H.            Authority of Position

Subject to the approved operating plan, budget and policy directives of the Association, the Chief Executive Officer has the necessary authority to carry out the responsibilities outlined for the position and to respond to legitimate emergencies as required. Authority is specifically withheld in regard to the following:

Authorization of expenditures beyond the approved budget with the exception of variance for excessive demand and other exceptional circumstances such as emergency or crisis situations which require an immediate statutorily mandated response.

I.              Delegation of Responsibilities

The Chief Executive Officer will discharge assigned responsibilities through such senior staff, department Directors, supervisors, employees, volunteers and other positions as he/she may from time to time determine. The incumbent may delegate and assign part of the executive, managerial, functional and operating responsibilities and corresponding authority, but remains responsible for overall results.

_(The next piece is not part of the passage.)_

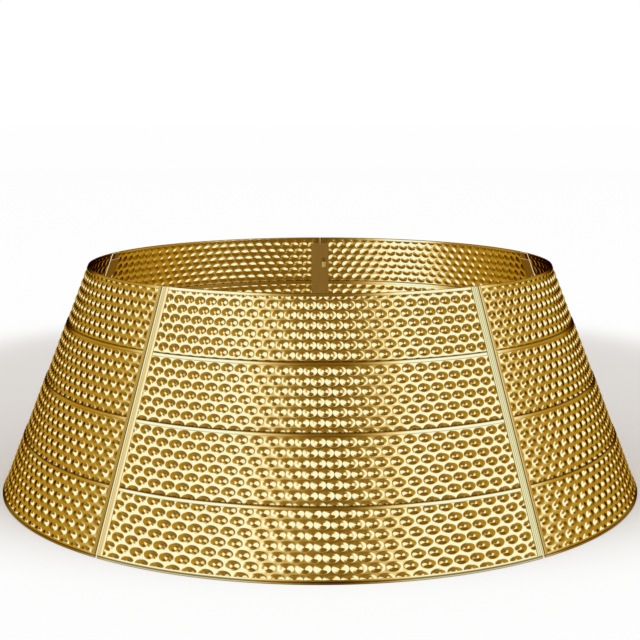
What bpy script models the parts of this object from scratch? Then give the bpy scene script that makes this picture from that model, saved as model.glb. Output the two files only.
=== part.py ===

J.             Measure of Accountability

The performance of the Chief Executive Officer will be measured on an annual basis in relationship to performance of job functions and achievement of objectives. The quality of implementation of the Association’s operating plan and budget, the handling of exceptional events, and the quality of services as reflected in the findings of accreditation and/or operational reviews will also be taken into consideration in assessing the performance of the Chief Executive Officer.